Twenty-seven people dead today, mostly children.  It is impossible to comprehend the horror of your small child being shot down like an animation in a video game.

Some news sources are suggesting the shooter was developmentally disabled.  (http://www.dailymail.co.uk/news/article-2248197/Sandy-Hook-elementary-shooting-29-dead-including-22-children-Connecticut-school.html)

Gun control advocate wearing badge against gun violence outside the White House. AP Photo.

How does this kind of rampage become possible???  Here are some thoughts on that:

  • Being able buy a gun, ammunition and liquor at the same checkout.

  • Playing video games 4 to 16 hours a day that feature human targets as scoring incentives.

  • Undiagnosed/untreated learning and/or emotional disabilities.

  • Lack of meaningful involvement in both household and community routine.

Or perhaps it was none of the above.

Maybe it was just the comprehension of life as another ‘game’ and the perpetrator was just looking to place as high scorer.

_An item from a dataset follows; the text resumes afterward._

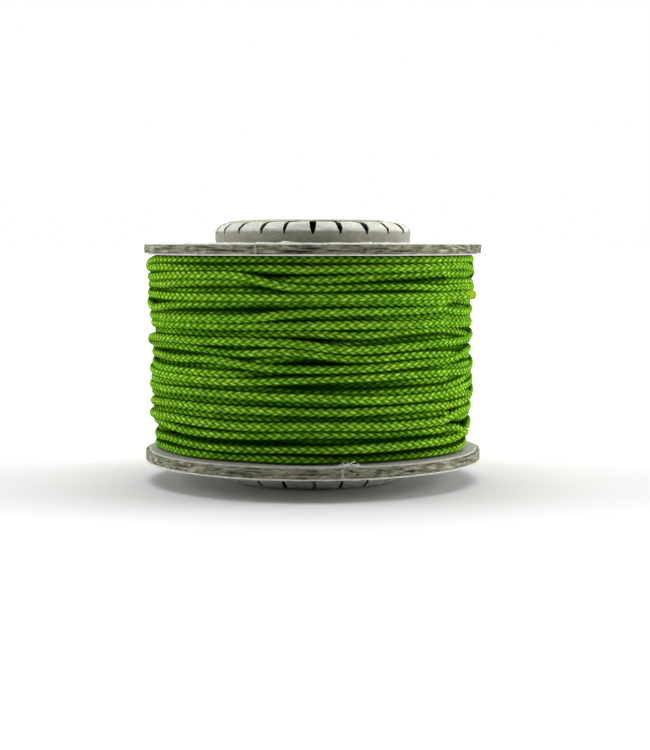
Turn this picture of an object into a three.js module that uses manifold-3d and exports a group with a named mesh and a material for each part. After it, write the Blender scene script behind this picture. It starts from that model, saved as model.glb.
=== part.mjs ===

Interesting how these shooters include suicide in the plan.  I say ‘plan’ because what they do takes time and preparation: acquiring weaponry, ammunition.  Choosing a day, time and place, along with point of entry.  Not to mention psyching oneself up for the event.

Are there no warning signs?  No behavioural clues?

Can’t anyone tell us what to look for?

Who should have known this was about to happen?  Were his parents aware of his weapons cache?  Did people know this man was a ticking time bomb?

Is it really true that nothing can be done until somebody gets hurt??